As rivers were choked with lahar, the area used for freshwater fishponds have been reduced from 9,105 hectares in 1989 to 8,140 ha to the present, according to the Bureau of Fisheries and Aquatic Resources.

Brackish water areas in Pampanga near Manila Bay have expanded about six times to 29,084 ha from 5,342 ha in 1989.

Gray highway

In Tarlac province, O’Donnell River looks like a gray highway on dry months and a pathway of lahar that rains scour from tall canyons.

Sacobia and Bamban rivers are choked with lahar. Sections near MacArthur Highway are 1-2 meters below the spilling levels of dikes.
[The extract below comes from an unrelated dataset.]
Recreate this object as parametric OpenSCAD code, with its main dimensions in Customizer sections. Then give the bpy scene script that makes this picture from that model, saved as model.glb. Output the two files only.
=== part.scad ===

In Zambales province, the riverbed in the midstream and downstream of Bucao, Maloma and Sto. Tomas rivers have “remarkably” risen, according to the Nippon Koie study.

By 2015, several sections of those rivers were higher than the levels of dikes, indicating slow water discharge toward the sea.

The Philippine Institute of Volcanology and Seismology (Phivolcs) estimated the amount of volcanic debris at 2.8 billion cubic meters in Bucao, 0.6 billion cubic meters in Sto. Tomas, and 0.1 billion cubic meters in Maloma.

“As a result of the massive lahar deposit accumulated along the concerned riverbeds, most of the aquatic flora and fauna have been destroyed since the eruption of Mt. Pinatubo. The priority structural measures should be able to stabilize the river water flow and contribute to recovery of the aquatic flora and fauna,” the study said.

Never forget

Pampanga Gov. Lilia Pineda urged the people not to forget the Pinatubo disaster because it “developed courage, unity and resiliency in our people and deepened our faith in God.”

“Our challenge now is let the next generations know this kind of natural hazard and what we Kapampangans did to overcome it,” she said.

Pineda thanked former Presidents Fidel Ramos, Gloria Macapagal-Arroyo and Benigno Aquino III for helping Pampanga and the rest of Central Luzon through infrastructure, livelihood and housing projects that fast-tracked the rehabilitation process.

“We must thank also the business sector because despite the odds and risks, they did not leave Pampanga and instead invest more in it,” the governor said.

Businessman Levy Laus, former president of the Save San Fernando Movement, said Pampanga survived because national leaders heeded appeals to save the province from plans to let nature take its course and to relocate the people to Mindanao or Palawan.

The economy of Central Luzon showed signs of fast recovery in the last 24 years, according to Greg Pineda, assistant regional director of the National Economic and Development Authority.

He cited the gross regional domestic product that reached 7.61 percent in 1988 slumped to a negative 2.4 percent in 1991, but recovered at 9 percent in 2014.

“The pre-eruption level was not restored until 2009. Incidentally, in 1998 growth rate registered -6.77 percent attributed to the Asian financial crisis of 1997,” he said.

The mushrooming of shopping malls and car retail in the region’s key cities since 2000 was another indication that the economy had weathered the disaster, he said.